During the debate over the DR&C's one billion dollars a year budget, Mr. Wilkinson announces that four million dollars more will be spent on programs. At this time, a notice is posted in Orient about the formation of a new sex offender program. Volunteers are asked for and Ben, once again, signs up. Then, on September 12th he receives the following notice:
September 12, 1997
From: Harry E. Eisel, Ph.D. ODD
Orient Correctional Institution
Subject: SEX OFFENDER PROGRAMMING
Thank you for applying to the sex offender program at OCI. In May of 1997 I published a list of criteria for application into the proposed program. This list was approved by the sex offender coordinator in Central Office and included:
1. Must be serving an indefinite sentence
2. Has been given a continuous from the Parole Board
3. Next Parole Board date is between 7 and 24 months from the start of the group
4. Has a medical level 4 condition which prevents transfer to another institution
5. Complete a psychological evaluation
Over 99 inmates at OCI applied for this program. Attempts were made to interview all of those who applied, and 84 inmates were interviewed. The appropriate records of the remaining inmates were reviewed. Less than five (5) inmates met the above criteria.
After discussion with the Central Office sex offender program coordinator it was decided that "I do not think it is advisable to continue with this programming at OCI.'' Therefore. at this time. there will not be a sex offender program at OCI.

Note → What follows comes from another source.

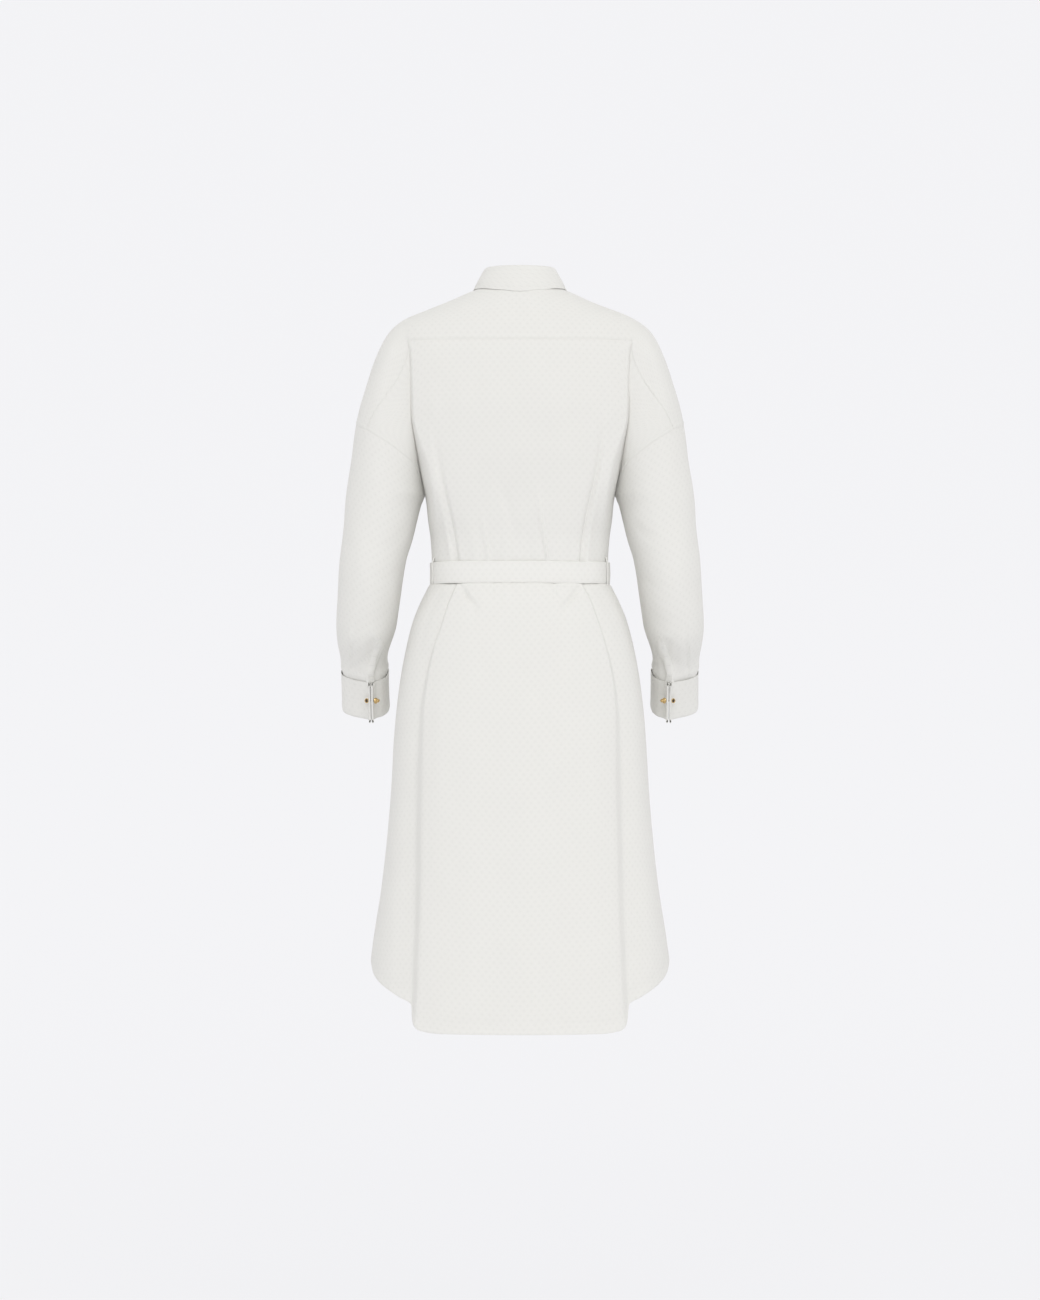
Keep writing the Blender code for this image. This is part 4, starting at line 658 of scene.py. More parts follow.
def to_object(name, points, faces, uv, sharp=38.0):
    """One mesh object from points in millimetres. uv holds a place in millimetres for each face's corners."""
    mesh = bpy.data.meshes.new(name)
    mesh.from_pydata((np.asarray(points) * MM).tolist(), [], [list(face) for face in faces])
    if uv is not None:
        layer = mesh.uv_layers.new(name="cloth")
        layer.data.foreach_set("uv", (np.asarray(uv, float) * MM).reshape(-1))
    mesh.polygons.foreach_set("use_smooth", [True] * len(mesh.polygons))
    mesh.set_sharp_from_angle(angle=math.radians(sharp))
    mesh.update()
    made = bpy.data.objects.new(name, mesh)
    bpy.context.scene.collection.objects.link(made)
    return made


def flip_out(made):
    """Turns a closed mesh's faces outwards."""
    work = bmesh.new()
    work.from_mesh(made.data)
    bmesh.ops.recalc_face_normals(work, faces=work.faces)
    work.to_mesh(made.data)
    work.free()


def solid_object(name, points, faces, sharp, uv=None):
    """A closed form, with its faces turned outwards."""
    made = to_object(name, points, faces, uv, sharp)
    flip_out(made)
    return made


def joined(forms):
    """One array of points and one list of faces from several forms."""
    points, faces, start = [], [], 0
    for some, some_faces in forms:
        points.append(some)
        faces += [[i + start for i in face] for face in some_faces]
        start += len(some)
    return np.concatenate(points), faces


def shell(name, blocks):
    """A closed wall from blocks of outer points, inner points and texture places, in rows and columns."""
    outer, inner, places, quads, start = [], [], [], [], 0
    for over, under, place in blocks:
        rows, columns = over.shape[:2]
        number = start + np.arange(rows * columns).reshape(rows, columns)
        corners = [number[:-1, :-1], number[:-1, 1:], number[1:, 1:], number[1:, :-1]]
        cells = np.stack(corners, -1).reshape(-1, 4)
        corner = over.reshape(-1, 3)[cells - start]
        turn = np.cross(corner[:, 2] - corner[:, 0], corner[:, 3] - corner[:, 1])
        if (turn * (over - under).reshape(-1, 3)[cells[:, 0] - start]).sum() < 0:
            cells = cells[:, ::-1]
        outer.append(over.reshape(-1, 3))
        inner.append(under.reshape(-1, 3))
        places.append(place.reshape(-1, 2))
        quads.append(cells)
        start += rows * columns
    outer, inner, places, quads = (np.concatenate(part) for part in (outer, inner, places, quads))
    # blocks are welded where they meet, and cells that this shuts are left out
    _, first, same = np.unique(np.round(outer, 2), axis=0, return_index=True, return_inverse=True)
    welded = same.reshape(-1)[quads]
    whole = np.array([len(set(quad)) == 4 for quad in welded.tolist()])
    welded, quads = welded[whole], quads[whole]
    outer, inner, count = outer[first], inner[first], len(first)
    corner_places = places[quads]
    # the edges that belong to one cell only make the rim
    ends = np.stack([welded, np.roll(welded, -1, axis=1)], -1).reshape(-1, 2)
    end_places = np.stack([corner_places, np.roll(corner_places, -1, axis=1)], 2).reshape(-1, 2, 2)
    key = np.sort(ends, axis=1)
    key = key[:, 0].astype(np.int64) * count + key[:, 1]
    _, where, times = np.unique(key, return_inverse=True, return_counts=True)
    rim = times[where.reshape(-1)] == 1
    a, b = ends[rim, 0], ends[rim, 1]
    rim_faces = np.stack([b, a, a + count, b + count], -1)
    rim_places = end_places[rim][:, [1, 0, 0, 1]]
    faces = np.concatenate([welded, welded[:, ::-1] + count, rim_faces])
    uv = np.concatenate([corner_places, corner_places[:, ::-1], rim_places])
    return to_object(name, np.concatenate([outer, inner]), faces.tolist(), uv.reshape(-1, 2))


def ring_faces(rings, around):
    """Faces between each two rings of points, ring by ring."""
    faces = []
    for i in range(rings - 1):
        for k in range(around):
            n = (k + 1) % around
            faces.append((i * around + k, i * around + n, (i + 1) * around + n, (i + 1) * around + k))
    return faces


def tube(path, radius, sides=8):
    """Points and faces of a round tube on a path, for thread."""
    path = np.asarray(path, float)
    along = unit(np.gradient(path, axis=0))
    across = unit(np.cross(along, np.array([0.3, 0.5, 0.8])))
    up = np.cross(along, across)
    turn = np.linspace(0, 2 * math.pi, sides, endpoint=False)
    radius = np.broadcast_to(np.asarray(radius, float), len(path))
    spokes = np.cos(turn)[None, :, None] * across[:, None] + np.sin(turn)[None, :, None] * up[:, None]
    points = (path[:, None] + radius[:, None, None] * spokes).reshape(-1, 3)
    last = (len(path) - 1) * sides
    ends = [tuple(range(sides))[::-1], tuple(last + k for k in range(sides))]
    return points, ring_faces(len(path), sides) + ends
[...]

Note the criteria. Nothing appears unusual until you get to line 4 - must have "a medical level 4 condition which prevents transfer to another institution." What a farce! If you are in a wheelchair or terminally ill, you can take the program. If you're still alive or walking you can't!! Of course only 5 people qualified -- they were housed in 10E-1 dorm or Frazier Health Center.
"Ben" has now served 20 years for an offense with a consenting underage partner. Many armed robbers, drug dealers and burglars have been out and back while he sits here slowly dying. Murderers do less time. And yet he was expected to take a program that they don't recognize even though it's their own program.
Sex offender programs have been shown by the DR&C's own statistics to work. Sex offenders have the second lowest recidivism rate in the state and yet do horrendous amounts of time while drug dealers, who draw crime and violence like flies to honey, get honor status and 18 month sentences. Something is wrong, terribly wrong, when someone who has problems tries to correct them and is blocked at every turn by the very people who say "get help."
"Ben" is not the only one who has been lied to and tortured in this manner -- thousands are involved. The program announced at Orient was never meant to be implemented but was only a show for the legislature to get the extra money. Statewide, the same thing probably happened with other programs in other institutions. Every woman in the state of Ohio should be hopping mad that the DR&C refuses to make available state-wide programs that have proven successful at making our streets safer. The DR&C claims there are 7,000 sex offenders in Ohio's prison population. To this writer, a sex offense is just that, an offense between two people in which sex is involved.
In Ohio, selling pictures is considered a sex offense. Ohio needs to redefine what is and is not a real sex offense and then, the DR&C should be required to provide comprehensive sex offender programs in every institution statewide. It is time to stop being close-minded, prejudiced, and ignorant. It is time that Ohio's women stood up and spoke up, requiring these programs and that they be recognized.